The somewhat disordered, but unmistakably genuine material of 2nd Corinthians was probably given out as a kind of residuum of Pauline material long after our 1st Corinthians had been put in circulation, perhaps when renewed strife had caused the church in Rome to intervene through Clement (95), who quotes 1st Corinthians, but shows no knowledge of 2nd Corinthians. The correspondence is not only invaluable to the church for its pæan of love as the invincible, abiding gift of the Spirit (1st Cor. xiii.) and its sublime eulogy of the "ministry of the new covenant," but instructive in the highest degree to the historian. Almost every aspect of Paul's work as missionary, defender of his own independent apostleship and gospel, guide and instructor of developing Gentile-Christian thought, and ardent commissioner for peace with the apostolic community in Syria, is here set forth. The best exposition of the history is the documentary material itself, and conversely.

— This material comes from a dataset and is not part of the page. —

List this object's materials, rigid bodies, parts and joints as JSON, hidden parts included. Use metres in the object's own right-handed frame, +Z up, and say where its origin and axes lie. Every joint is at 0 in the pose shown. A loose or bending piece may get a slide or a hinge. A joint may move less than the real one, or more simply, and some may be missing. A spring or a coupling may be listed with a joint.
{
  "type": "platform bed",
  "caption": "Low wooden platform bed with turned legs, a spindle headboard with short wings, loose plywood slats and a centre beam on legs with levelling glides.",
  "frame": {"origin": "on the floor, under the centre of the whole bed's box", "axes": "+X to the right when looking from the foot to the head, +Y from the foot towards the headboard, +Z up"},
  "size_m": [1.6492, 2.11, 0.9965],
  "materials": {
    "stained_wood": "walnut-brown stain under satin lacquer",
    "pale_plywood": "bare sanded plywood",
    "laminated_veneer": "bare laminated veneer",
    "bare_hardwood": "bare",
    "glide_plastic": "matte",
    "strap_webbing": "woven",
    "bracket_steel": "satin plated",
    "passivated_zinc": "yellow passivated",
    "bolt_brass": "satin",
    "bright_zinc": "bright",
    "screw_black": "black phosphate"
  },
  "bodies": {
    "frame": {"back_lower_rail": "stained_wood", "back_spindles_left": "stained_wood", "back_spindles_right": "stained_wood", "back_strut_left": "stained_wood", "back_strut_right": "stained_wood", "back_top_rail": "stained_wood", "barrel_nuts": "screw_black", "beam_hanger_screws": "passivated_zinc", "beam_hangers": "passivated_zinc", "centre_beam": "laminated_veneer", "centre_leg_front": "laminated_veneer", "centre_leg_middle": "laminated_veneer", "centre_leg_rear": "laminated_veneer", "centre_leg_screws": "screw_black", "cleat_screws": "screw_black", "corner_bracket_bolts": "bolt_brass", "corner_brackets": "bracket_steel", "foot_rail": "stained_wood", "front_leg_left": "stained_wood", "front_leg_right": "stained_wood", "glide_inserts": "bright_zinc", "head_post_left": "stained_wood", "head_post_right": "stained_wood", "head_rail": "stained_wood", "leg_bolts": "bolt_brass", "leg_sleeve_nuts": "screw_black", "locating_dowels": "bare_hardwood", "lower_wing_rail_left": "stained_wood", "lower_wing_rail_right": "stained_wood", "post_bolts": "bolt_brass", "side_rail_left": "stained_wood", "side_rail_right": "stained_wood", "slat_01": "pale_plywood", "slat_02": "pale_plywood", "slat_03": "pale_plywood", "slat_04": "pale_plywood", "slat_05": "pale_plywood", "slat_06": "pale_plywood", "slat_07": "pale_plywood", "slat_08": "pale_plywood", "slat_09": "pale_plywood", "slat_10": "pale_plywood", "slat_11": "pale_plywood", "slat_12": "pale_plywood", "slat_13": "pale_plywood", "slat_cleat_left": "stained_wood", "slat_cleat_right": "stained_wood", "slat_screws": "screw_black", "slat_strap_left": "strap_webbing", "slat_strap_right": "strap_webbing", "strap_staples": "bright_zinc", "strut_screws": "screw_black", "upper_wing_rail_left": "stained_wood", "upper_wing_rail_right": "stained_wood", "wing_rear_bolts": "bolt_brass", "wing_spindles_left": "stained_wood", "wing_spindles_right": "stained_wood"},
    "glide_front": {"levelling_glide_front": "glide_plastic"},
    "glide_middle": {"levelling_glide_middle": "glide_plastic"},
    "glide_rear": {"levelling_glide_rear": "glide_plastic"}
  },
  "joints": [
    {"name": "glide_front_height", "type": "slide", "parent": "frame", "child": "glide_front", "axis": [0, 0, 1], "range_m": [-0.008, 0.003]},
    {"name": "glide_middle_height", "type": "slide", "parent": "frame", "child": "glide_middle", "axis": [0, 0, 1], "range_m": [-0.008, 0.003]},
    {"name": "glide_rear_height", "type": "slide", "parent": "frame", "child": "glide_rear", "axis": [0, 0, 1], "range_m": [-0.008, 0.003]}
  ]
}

Romans was written during the peaceful winter at Corinth (55-56) which followed these weeks of tormenting anxiety in Macedonia (Acts xx. 1-3). Paul feels that he has carried the gospel to the very shores of the Adriatic (xv. 19). He is on the point of going to Jerusalem with his great 'offering of the Gentiles,' and has already fixed his eye on Rome and "Spain"! Just as before the First Missionary Journey he forestalled opposition by frankly laying his gospel before the Pillars, so now he lays it before the church in Rome, but most delicately and tactfully, not as though assuming to admonish Christians already "filled with all knowledge and able to admonish one another" (xv. 14), but "that I with you may be comforted in you, each of us by the other's faith" (i. 12). Thus the Epistle is an eirenicon. For Rome was even more than Ephesus had been, a preoccupied territory, though a metropolis of Paul's mission-field. Most of the church are Paul's sympathizers, but there are many of the 'weak,' who may easily be 'offended.' The letter repeats and enlarges the argument of Galatians for the gospel of Grace, carrying back the promise to Abraham to its antecedent in the fall of Adam, whereby all mankind had passed under the domination of Sin and Death. The function of the Law is again made clear as bringing men to consciousness of this bondage, till it is done away by (mystical) death and resurrection with Christ. In the adoption wrought by the Spirit the whole creation even, groaning since Adam's time under 'vanity,' is liberated in the manifestation of the sons of God. Jesus, glorified at the right hand of God, is the firstfruits of the cosmic redemption (Rom. i. – viii.). Such is Paul's theory of 'evolution.' It is followed by a vindication of God in history. Rom. ix. – xi. exhibits the relation of Jew and Gentile in the process of the redemption. Israel has for the time being been hardened that the Gentiles may be brought in. Ultimately their very jealousy at this result will bring them also to repentant faith.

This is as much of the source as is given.